I have different roles there. I have a role as a trainer, as an educator, and at the same time I have the role of interacting with people who find security vulnerabilities all the time.

Some of the people I meet are some of the most intelligent, and most exceptional around -- one-of-a-kind people. They have a lot of maturity, they understand why they do what they're doing and we have a great relationship with them.

A lot of the security vendors also have a business to run and protecting their customers is their main task, so they will not do anything to put customers in jeopardy.

There are cases I've seen where certain security vendors disappoint me, they will go and post the security vulnerabilities on the Web directly and put customers at risk and Microsoft encourages them not to do this, we try to create an open dialogue, and build bridges.

I think the majority of finders -- who are responsible for reporting a very high number of the vulnerabilities in our products -- are using responsible disclosure. If not 80s [percent], it's probably higher than that.
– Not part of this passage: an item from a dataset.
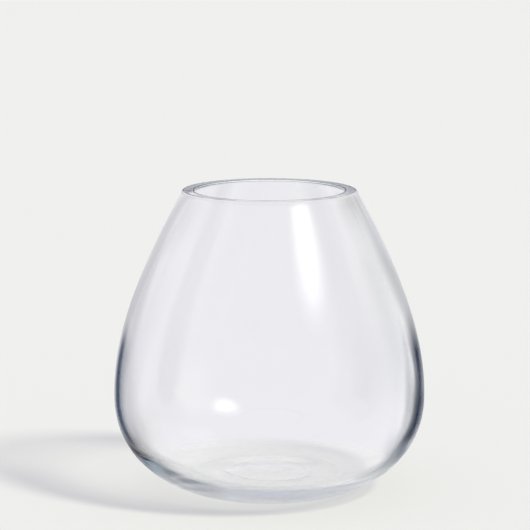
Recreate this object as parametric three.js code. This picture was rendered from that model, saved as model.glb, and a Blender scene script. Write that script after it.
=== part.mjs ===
// A teardrop vase of clear glass, blown as one piece: a wide low belly, shoulders that draw in to a
// plain round mouth, a heavy base with a ground foot ring, and a polished hollow under the middle.
// Sizes are in millimetres and angles in degrees. The vase stands on z = 0, with its axis along +Z.
import * as THREE from 'three';

// Outside
const HEIGHT = 164.5;
const BELLY_RADIUS = 85;
const BELLY_HEIGHT = 51.5;
const MOUTH_RADIUS = 47.25;
const MOUTH_LEAN = 29;
const FOOT_RADIUS = 41;
const FOOT_LIFT = 10;

// How far each end of the outside curves holds its direction before it bends
const MOUTH_REACH = 70;
const SHOULDER_REACH = 20;
const BELLY_REACH = 36.5;
const FOOT_REACH = 12;

// Glass thickness, measured square to the outside
const RIM_WALL = 5.8;
const BELLY_WALL = 4.2;
const HEEL_WALL = 7.1;
const CENTRE_WALL = 8.3;

// Base
const FOOT_RING_WIDTH = 19;
const HOLLOW_DEPTH = 1.2;
const HEEL_RISE = 7;
const FLOOR_EDGE_REACH = 12;
const FLOOR_DOME_REACH = 16;

// Rounding of the mouth's edges
const OUTER_EDGE_RADIUS = 1.2;
const INNER_EDGE_RADIUS = 0.5;

// Fineness of the facets
const TURN_STEPS = 72;
const BODY_STEPS = 13;
const SHOULDER_STEPS = 10;
const FLOOR_STEPS = 6;
const HOLLOW_STEPS = 4;
const RIM_EDGE_STEPS = 3;

const point = (radius, height) => new THREE.Vector2(radius, height);
const direction = (angle) => point(Math.cos(angle), Math.sin(angle));
const moved = (start, along, distance) => start.clone().addScaledVector(along, distance);

const lean = THREE.MathUtils.degToRad(MOUTH_LEAN);
const lift = THREE.MathUtils.degToRad(FOOT_LIFT);
const up = point(0, 1);
const inward = point(-1, 0);

// The outside: one curve swells from the foot to the belly, and one draws in from there to the mouth.
const foot = point(FOOT_RADIUS, 0);
const belly = point(BELLY_RADIUS, BELLY_HEIGHT);
const mouth = point(MOUTH_RADIUS, HEIGHT);
const upAtMouth = direction(Math.PI / 2 + lean);
const body = new THREE.CubicBezierCurve(
  foot,
  moved(foot, direction(lift), FOOT_REACH),
  moved(belly, up, -BELLY_REACH),
  belly,
);
const shoulder = new THREE.CubicBezierCurve(
  belly,
  moved(belly, up, SHOULDER_REACH),
  moved(mouth, upAtMouth, -MOUTH_REACH),
  mouth,
);

// Blown glass is thinnest where it swelled the most, and stays thin almost down to the foot. There it
// thickens into the heel: at HEEL_RISE above the foot, about a third of the extra thickness is left.
function wallAt(height) {
  if (height < BELLY_HEIGHT) {
    return THREE.MathUtils.lerp(BELLY_WALL, HEEL_WALL, Math.exp(-height / HEEL_RISE));
  }
  const thickened = THREE.MathUtils.smoothstep(height, BELLY_HEIGHT, HEIGHT);
  return THREE.MathUtils.lerp(BELLY_WALL, RIM_WALL, thickened);
}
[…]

The size of SP2 is said to range between 80MB and 250MB. Has it been set?
It is a big update. There's a couple of ways we can actually work on this. First, we can do whatever appropriate compression [we can] in order to make the size as small as possible. It varies depending your system (Pro vs Home, RTM versus SP1) but roughly about 80MB for express install.

We will [also] provide CDs that will be available for people to take and install. Between the Windows Update offering and the CD offering I think we'll be able to cover most of our customers. But it's really guided by security, it's the number one thought so we'll do whatever is necessary to improve security.

What about dial-up Internet users?
Again the CDs will be another medium for you to get it if you have dial-up. We also work with the retail manufacturers and the retail vendors to be able to pre-bundle the CDs in the retail stores.

What is the reality of SP2 working with illegal copies of Windows XP?
At the moment our policy is that XP SP2 will not be offered to pirated versions of Windows XP.

You mentioned last time you were out here you were looking to deliver mobile phone text-message alerts for high-level security threats to customers in the US. What is happening there?
A couple of things are happening. Firstly, in the United States, text-message capture is not very high -- there aren't a lot of people using [text-messaging]. Secondly, a lot of people would actually have to pay to receive an alert, which creates a very interesting problem. You don't want to have to charge your customers for actually giving them information. We're experimenting right now with MSN alerts, but [as this stands] this is something our customers would also have to pay for.

We may decide to go to a model where each decides how best to serve the customers in their region.